2. К тому же масло и любая мазь после удара молнии отвратительно пахнут; значит, в тончайшем огне, направленном вопреки своей природе, присутствует некая смертоносная сила, убивающая не только своим ударом, но и дыханием. Кроме того, везде, где упала молния, остается несомненный запах серы; по природе своей тяжкий, он сводит с ума сильно надышавшихся им.
3. Но вернемся к этому на досуге. Может быть, тогда мне захочется показать, как все эти исследования проистекли из философии - матери искусств. Она впервые и исследовала причины вещей, и наблюдала их действия, и сопоставляла начала вещей с тем, что из них выходит - именно это лучше всего было бы сделать при изучении молнии.
Глава LIV
1. Теперь перейду к мнению Посидония. Земля и все земное выдыхает [испарения] - частью влажные, частью сухие и дымные; последние составляют пищу для молний, первые - для дождей. Сухие и дымные [испарения], попав в воздух, не переносят заключения в облаках и разрывают их. Отсюда звук, который мы зовем громом.

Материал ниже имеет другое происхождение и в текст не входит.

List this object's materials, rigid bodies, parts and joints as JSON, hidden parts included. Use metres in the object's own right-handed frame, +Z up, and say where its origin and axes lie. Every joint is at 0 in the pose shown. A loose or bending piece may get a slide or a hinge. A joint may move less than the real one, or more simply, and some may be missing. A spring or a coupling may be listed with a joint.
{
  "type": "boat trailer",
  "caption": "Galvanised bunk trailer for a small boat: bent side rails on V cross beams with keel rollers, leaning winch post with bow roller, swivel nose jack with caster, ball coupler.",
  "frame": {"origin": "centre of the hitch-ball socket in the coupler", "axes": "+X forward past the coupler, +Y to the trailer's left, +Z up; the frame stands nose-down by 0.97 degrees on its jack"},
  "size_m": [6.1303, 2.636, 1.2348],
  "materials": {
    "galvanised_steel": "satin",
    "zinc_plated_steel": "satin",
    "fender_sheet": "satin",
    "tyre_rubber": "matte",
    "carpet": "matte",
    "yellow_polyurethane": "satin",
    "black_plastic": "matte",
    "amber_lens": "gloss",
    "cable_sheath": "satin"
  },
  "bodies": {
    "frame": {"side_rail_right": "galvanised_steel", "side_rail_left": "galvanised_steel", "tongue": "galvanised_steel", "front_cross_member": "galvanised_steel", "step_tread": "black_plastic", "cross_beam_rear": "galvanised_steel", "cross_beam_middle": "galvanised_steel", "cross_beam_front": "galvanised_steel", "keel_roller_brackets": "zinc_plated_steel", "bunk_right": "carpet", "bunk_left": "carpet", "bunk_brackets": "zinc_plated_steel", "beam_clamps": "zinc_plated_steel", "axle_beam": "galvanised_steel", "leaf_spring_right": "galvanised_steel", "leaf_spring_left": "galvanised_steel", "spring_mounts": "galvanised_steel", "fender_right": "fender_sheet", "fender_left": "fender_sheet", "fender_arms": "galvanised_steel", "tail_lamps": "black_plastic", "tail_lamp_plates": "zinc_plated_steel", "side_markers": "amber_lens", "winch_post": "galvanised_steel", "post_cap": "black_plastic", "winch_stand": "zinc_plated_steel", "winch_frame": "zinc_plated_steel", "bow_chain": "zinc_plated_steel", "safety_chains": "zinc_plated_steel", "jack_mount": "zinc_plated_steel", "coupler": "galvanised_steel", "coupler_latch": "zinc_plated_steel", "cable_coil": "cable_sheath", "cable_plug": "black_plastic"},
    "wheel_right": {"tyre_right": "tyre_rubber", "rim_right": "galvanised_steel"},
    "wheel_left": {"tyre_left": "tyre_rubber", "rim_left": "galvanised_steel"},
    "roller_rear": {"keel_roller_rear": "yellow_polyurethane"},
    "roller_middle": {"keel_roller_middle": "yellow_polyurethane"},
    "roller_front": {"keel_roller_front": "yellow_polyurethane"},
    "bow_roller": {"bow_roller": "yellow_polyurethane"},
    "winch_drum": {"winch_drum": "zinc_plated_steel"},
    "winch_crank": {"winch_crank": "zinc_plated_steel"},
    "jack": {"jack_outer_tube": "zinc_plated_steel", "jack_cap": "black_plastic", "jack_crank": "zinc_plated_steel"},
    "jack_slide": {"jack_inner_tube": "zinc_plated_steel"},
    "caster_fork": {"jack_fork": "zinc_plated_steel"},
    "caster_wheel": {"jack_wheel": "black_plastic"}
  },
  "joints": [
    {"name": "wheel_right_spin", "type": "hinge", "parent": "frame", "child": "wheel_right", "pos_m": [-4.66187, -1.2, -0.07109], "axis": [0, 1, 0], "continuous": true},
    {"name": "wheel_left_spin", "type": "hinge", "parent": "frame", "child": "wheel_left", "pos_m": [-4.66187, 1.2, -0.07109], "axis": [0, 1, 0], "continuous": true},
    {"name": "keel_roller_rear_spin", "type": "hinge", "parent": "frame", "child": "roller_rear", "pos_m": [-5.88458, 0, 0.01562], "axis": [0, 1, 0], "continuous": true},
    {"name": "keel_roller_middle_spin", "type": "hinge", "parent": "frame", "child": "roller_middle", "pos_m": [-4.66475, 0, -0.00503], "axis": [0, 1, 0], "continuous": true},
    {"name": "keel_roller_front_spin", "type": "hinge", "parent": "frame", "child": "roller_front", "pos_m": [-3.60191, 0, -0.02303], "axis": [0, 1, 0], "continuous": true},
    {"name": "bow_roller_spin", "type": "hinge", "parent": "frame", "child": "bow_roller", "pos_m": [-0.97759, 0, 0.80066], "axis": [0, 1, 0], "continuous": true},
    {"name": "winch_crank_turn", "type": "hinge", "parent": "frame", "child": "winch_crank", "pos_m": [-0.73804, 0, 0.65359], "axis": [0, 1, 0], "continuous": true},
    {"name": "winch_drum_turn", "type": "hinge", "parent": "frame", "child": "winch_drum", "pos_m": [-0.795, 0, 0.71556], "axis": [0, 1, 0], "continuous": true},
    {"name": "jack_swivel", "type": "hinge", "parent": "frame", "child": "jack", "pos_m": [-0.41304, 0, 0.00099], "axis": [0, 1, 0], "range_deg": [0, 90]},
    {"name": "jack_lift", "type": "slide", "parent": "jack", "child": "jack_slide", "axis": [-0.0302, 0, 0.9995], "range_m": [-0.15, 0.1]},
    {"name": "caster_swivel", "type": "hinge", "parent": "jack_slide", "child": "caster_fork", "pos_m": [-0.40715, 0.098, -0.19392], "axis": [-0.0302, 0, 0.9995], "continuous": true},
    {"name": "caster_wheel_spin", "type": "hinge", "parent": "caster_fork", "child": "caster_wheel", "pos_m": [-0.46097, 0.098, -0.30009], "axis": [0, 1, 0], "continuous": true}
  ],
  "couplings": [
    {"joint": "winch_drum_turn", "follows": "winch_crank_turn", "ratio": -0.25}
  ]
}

2. А то, что распыляется в самом воздухе, тоже становится сухим и горячим; попав в заключение, оно точно так же ищет выхода и выходит с грохотом, причем иногда вырывается все сразу, и от этого звук получается сильнее, иногда же - частями и понемногу.
3. Итак, гром производит этот движущийся воздух (spiritus), когда разрывает облака или пролетает сквозь них; вращение воздуха (spiritus), запертого в облаке, создает мощнейшее трение. Гром есть не что иное, как звук, издаваемый быстро движущимся воздухом, и он не может происходить иначе, как при трении или разрыве.